━━━ Information shown ━━━
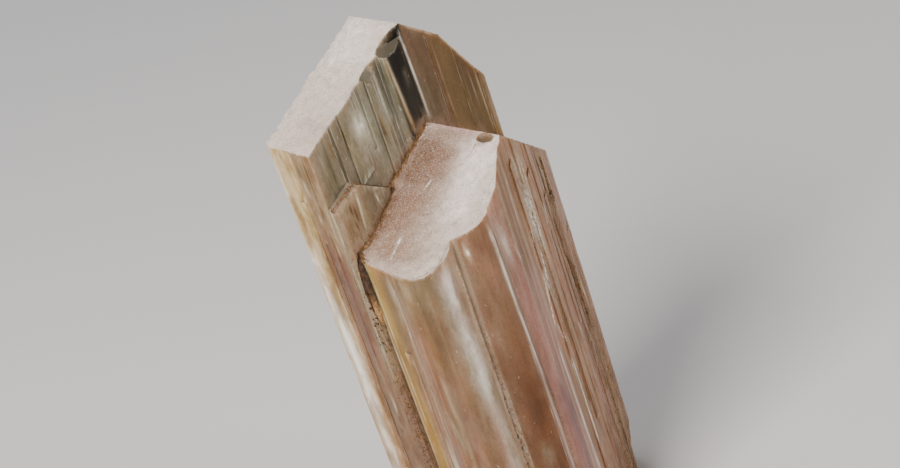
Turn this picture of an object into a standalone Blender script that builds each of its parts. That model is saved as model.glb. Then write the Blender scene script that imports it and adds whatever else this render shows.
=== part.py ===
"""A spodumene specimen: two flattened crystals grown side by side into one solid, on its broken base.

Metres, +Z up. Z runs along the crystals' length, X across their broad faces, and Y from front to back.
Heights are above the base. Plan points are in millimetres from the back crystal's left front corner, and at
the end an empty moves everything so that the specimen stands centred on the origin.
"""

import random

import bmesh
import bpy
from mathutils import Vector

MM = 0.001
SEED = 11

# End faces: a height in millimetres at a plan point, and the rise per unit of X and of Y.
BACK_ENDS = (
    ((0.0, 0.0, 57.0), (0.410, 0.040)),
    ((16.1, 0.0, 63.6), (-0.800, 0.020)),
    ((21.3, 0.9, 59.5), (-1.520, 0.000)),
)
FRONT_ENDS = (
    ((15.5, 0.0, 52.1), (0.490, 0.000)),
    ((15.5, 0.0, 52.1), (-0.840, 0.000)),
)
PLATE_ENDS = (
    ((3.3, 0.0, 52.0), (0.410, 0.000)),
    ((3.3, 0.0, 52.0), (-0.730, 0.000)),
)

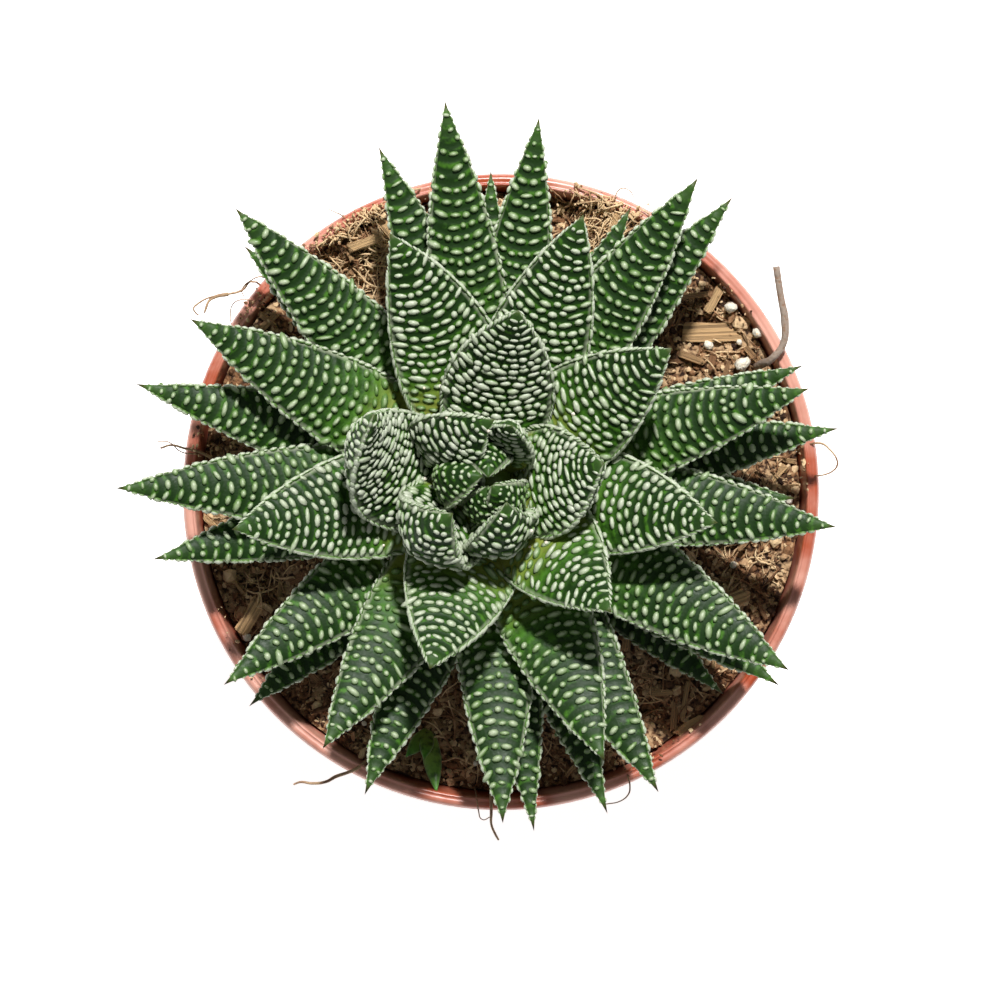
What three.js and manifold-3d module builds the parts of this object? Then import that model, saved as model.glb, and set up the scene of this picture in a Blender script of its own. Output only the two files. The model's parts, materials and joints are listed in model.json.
━━━
Quote every entry exactly.

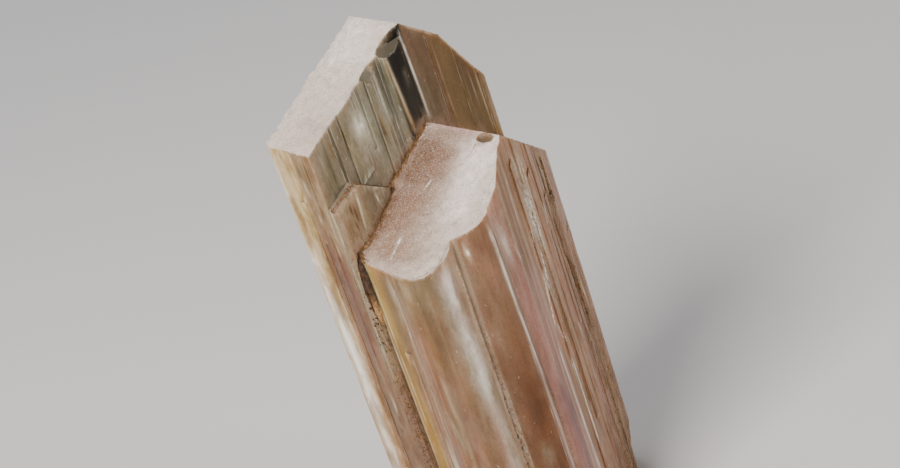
Turn this picture of an object into a standalone Blender script that builds each of its parts. That model is saved as model.glb. Then write the Blender scene script that imports it and adds whatever else this render shows.
=== part.py ===
"""A spodumene specimen: two flattened crystals grown side by side into one solid, on its broken base.

Metres, +Z up. Z runs along the crystals' length, X across their broad faces, and Y from front to back.
Heights are above the base. Plan points are in millimetres from the back crystal's left front corner, and at
the end an empty moves everything so that the specimen stands centred on the origin.
"""

import random

import bmesh
import bpy
from mathutils import Vector

MM = 0.001
SEED = 11

# End faces: a height in millimetres at a plan point, and the rise per unit of X and of Y.
BACK_ENDS = (
    ((0.0, 0.0, 57.0), (0.410, 0.040)),
    ((16.1, 0.0, 63.6), (-0.800, 0.020)),
    ((21.3, 0.9, 59.5), (-1.520, 0.000)),
)
FRONT_ENDS = (
    ((15.5, 0.0, 52.1), (0.490, 0.000)),
    ((15.5, 0.0, 52.1), (-0.840, 0.000)),
)
PLATE_ENDS = (
    ((3.3, 0.0, 52.0), (0.410, 0.000)),
    ((3.3, 0.0, 52.0), (-0.730, 0.000)),
)

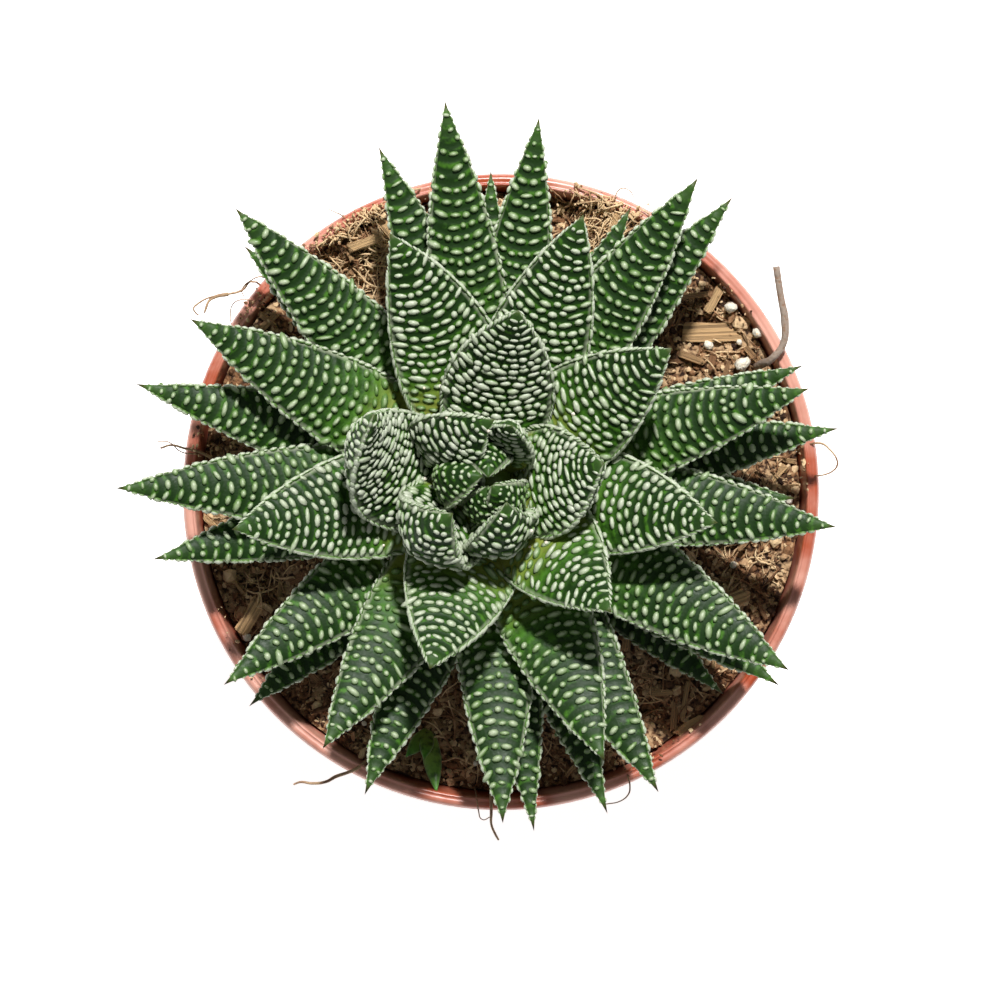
What three.js and manifold-3d module builds the parts of this object? Then import that model, saved as model.glb, and set up the scene of this picture in a Blender script of its own. Output only the two files. The model's parts, materials and joints are listed in model.json.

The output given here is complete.